Lines of data:

-- Start --

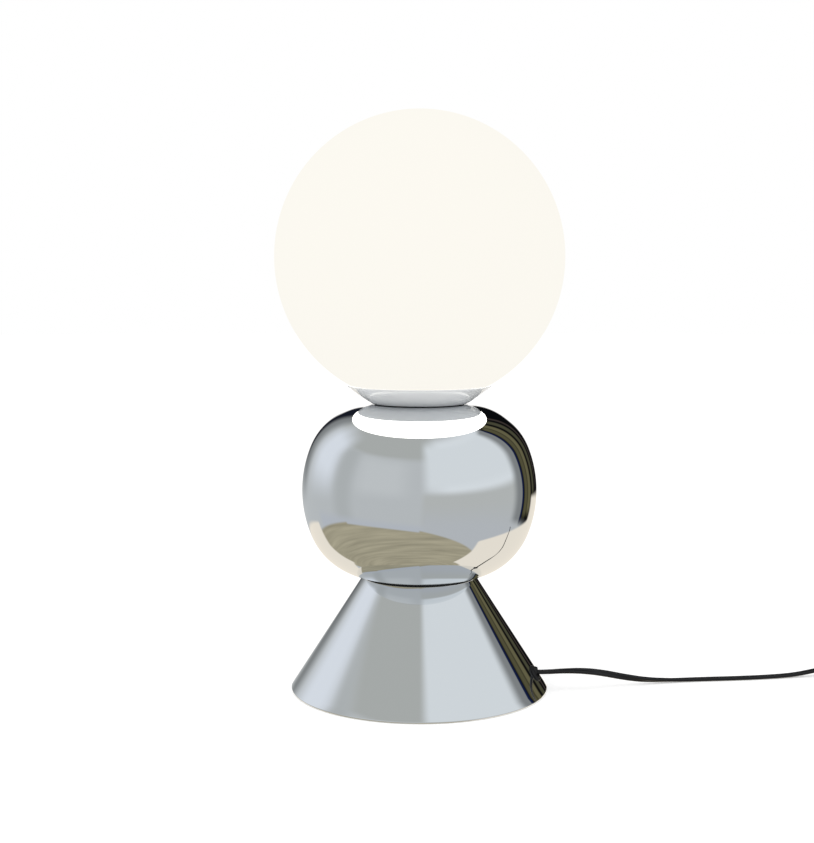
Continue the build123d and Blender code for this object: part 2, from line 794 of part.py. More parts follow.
with BuildPart() as cord_coil:
    with BuildLine() as coil_line:
        Line(coil_stop(0) + Vector(0, cord_diameter, 0), coil_stop(0))
        for step in range(len(coil_radii) - 1):
            start = coil_stop(step)
            end = coil_stop(step + 1)
            half_way = (start + end) / 2
            reach = (end - start).length / 2
            side = -1 if step % 2 == 0 else 1
            ThreePointArc(start, half_way + Vector(0, side * reach, 0), end)
        last = coil_stop(len(coil_radii) - 1)
        last_radius = coil_radii[-1] + coil_pitch / 4
        last_centre = last - Vector(last_radius, 0, 0)
        bend = last_radius * sqrt(0.5)
        coil_end = last_centre + Vector(0, -last_radius, 0)
        ThreePointArc(last, last_centre + Vector(bend, -bend, 0), coil_end)
        Line(coil_end, coil_end - Vector(cord_diameter, 0, 0))
    coil_path = coil_line.wires()[0]
    with BuildSketch(facing(coil_path @ 0, coil_path % 0, (0, 0, 1))):
        Circle(cord_radius)
    sweep(path=coil_path)
coil_length = coil_path.length
report_tube("cord_coil", cord_coil, coil_length, [min(coil_radii), max(coil_radii)])


def least_gap(line, samples=900, apart=45.0):
    """Least free space between parts of a wound line that lie some way apart along it."""
    step = line.length / samples
    points = [line @ (i / samples) for i in range(samples + 1)]
    skip = int(apart / step) + 1
    nearest = min(
        (points[i] - points[j]).length
        for i in range(0, samples + 1, 2)
        for j in range(i + skip, samples + 1)
    )
    return nearest - cord_diameter


print(f"cord_coil: least gap to itself {least_gap(coil_path):.2f}")

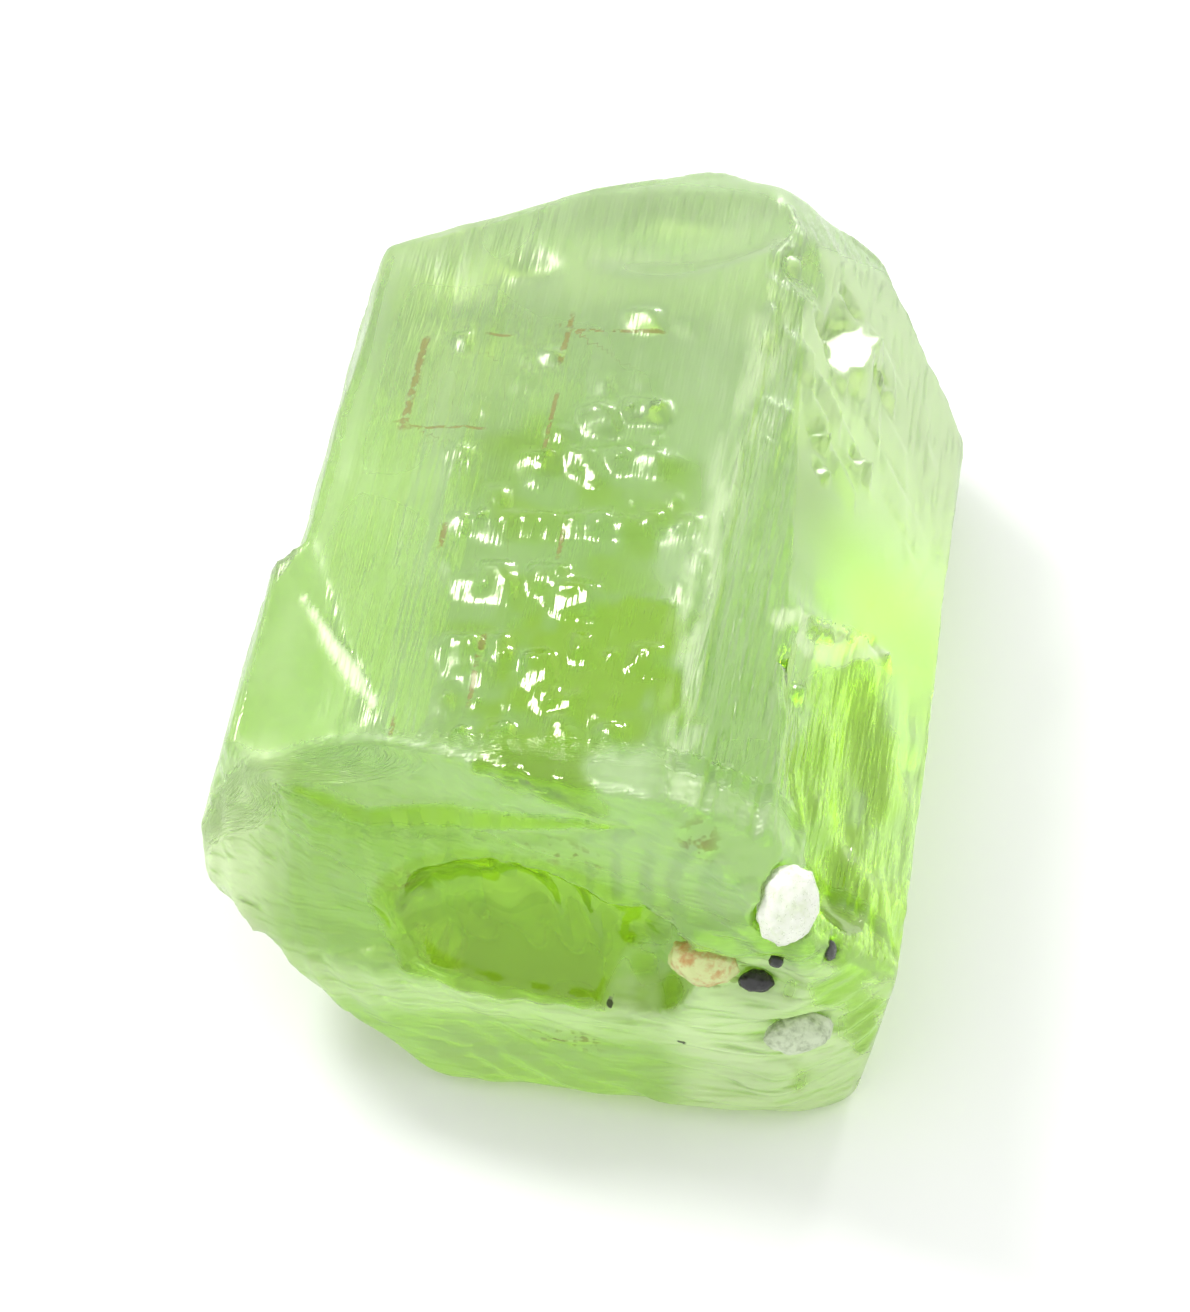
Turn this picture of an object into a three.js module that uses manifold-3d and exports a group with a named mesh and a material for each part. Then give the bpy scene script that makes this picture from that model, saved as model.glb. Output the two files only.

-- End --

Repeat every record exactly as written, please.

### Finished task
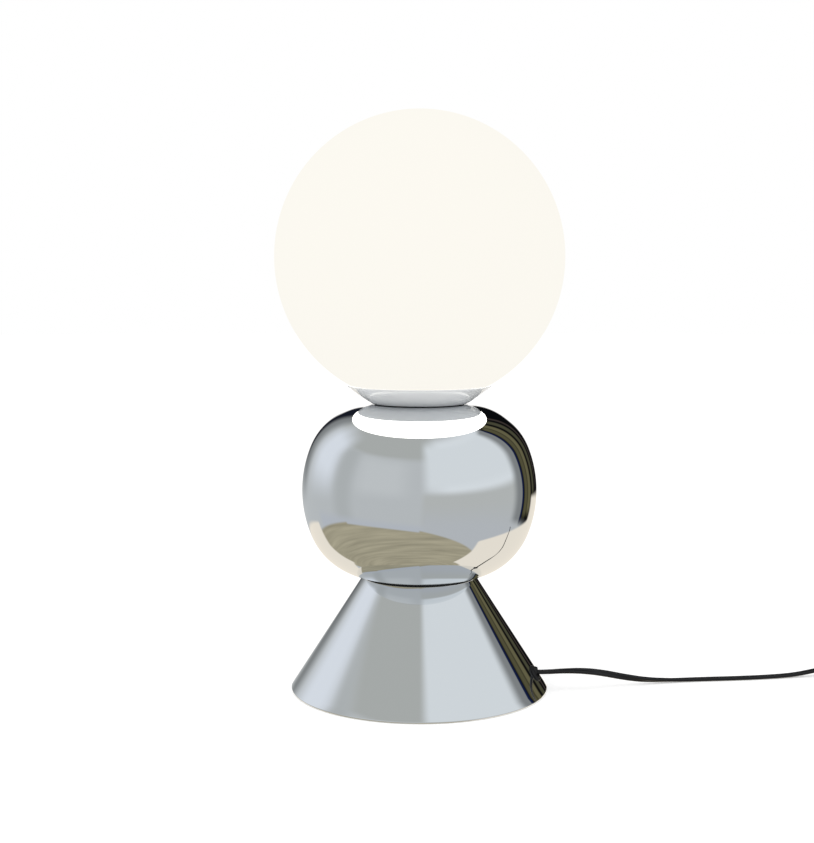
Continue the build123d and Blender code for this object: part 2, from line 794 of part.py. More parts follow.
with BuildPart() as cord_coil:
    with BuildLine() as coil_line:
        Line(coil_stop(0) + Vector(0, cord_diameter, 0), coil_stop(0))
        for step in range(len(coil_radii) - 1):
            start = coil_stop(step)
            end = coil_stop(step + 1)
            half_way = (start + end) / 2
            reach = (end - start).length / 2
            side = -1 if step % 2 == 0 else 1
            ThreePointArc(start, half_way + Vector(0, side * reach, 0), end)
        last = coil_stop(len(coil_radii) - 1)
        last_radius = coil_radii[-1] + coil_pitch / 4
        last_centre = last - Vector(last_radius, 0, 0)
        bend = last_radius * sqrt(0.5)
        coil_end = last_centre + Vector(0, -last_radius, 0)
        ThreePointArc(last, last_centre + Vector(bend, -bend, 0), coil_end)
        Line(coil_end, coil_end - Vector(cord_diameter, 0, 0))
    coil_path = coil_line.wires()[0]
    with BuildSketch(facing(coil_path @ 0, coil_path % 0, (0, 0, 1))):
        Circle(cord_radius)
    sweep(path=coil_path)
coil_length = coil_path.length
report_tube("cord_coil", cord_coil, coil_length, [min(coil_radii), max(coil_radii)])


def least_gap(line, samples=900, apart=45.0):
    """Least free space between parts of a wound line that lie some way apart along it."""
    step = line.length / samples
    points = [line @ (i / samples) for i in range(samples + 1)]
    skip = int(apart / step) + 1
    nearest = min(
        (points[i] - points[j]).length
        for i in range(0, samples + 1, 2)
        for j in range(i + skip, samples + 1)
    )
    return nearest - cord_diameter


print(f"cord_coil: least gap to itself {least_gap(coil_path):.2f}")

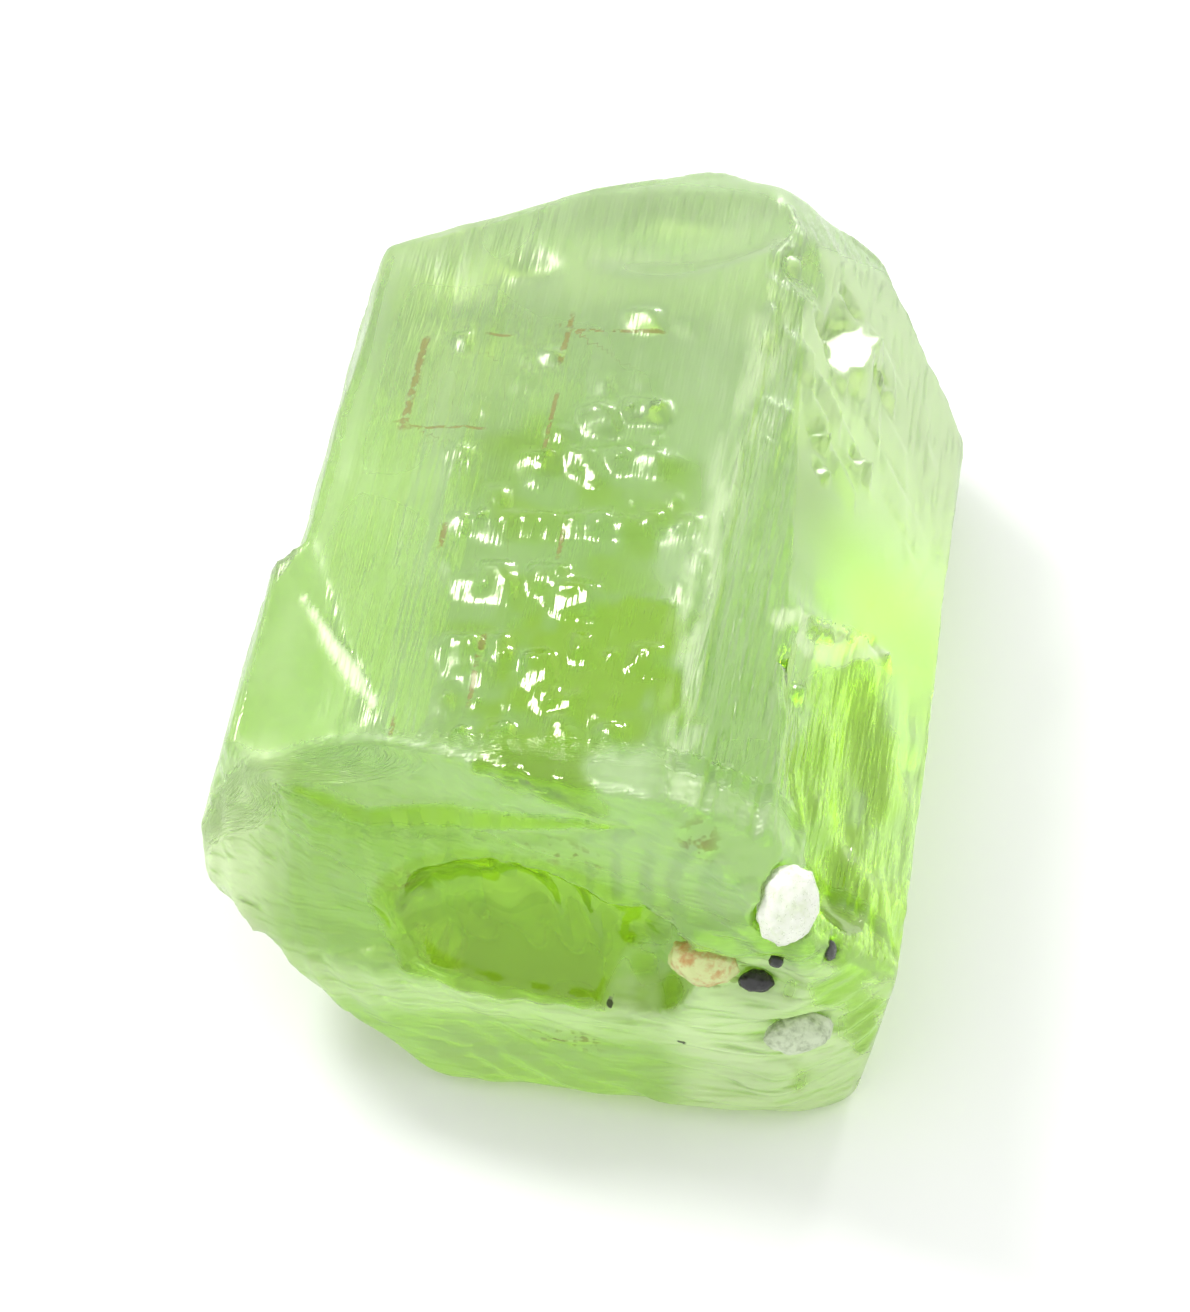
Turn this picture of an object into a three.js module that uses manifold-3d and exports a group with a named mesh and a material for each part. Then give the bpy scene script that makes this picture from that model, saved as model.glb. Output the two files only.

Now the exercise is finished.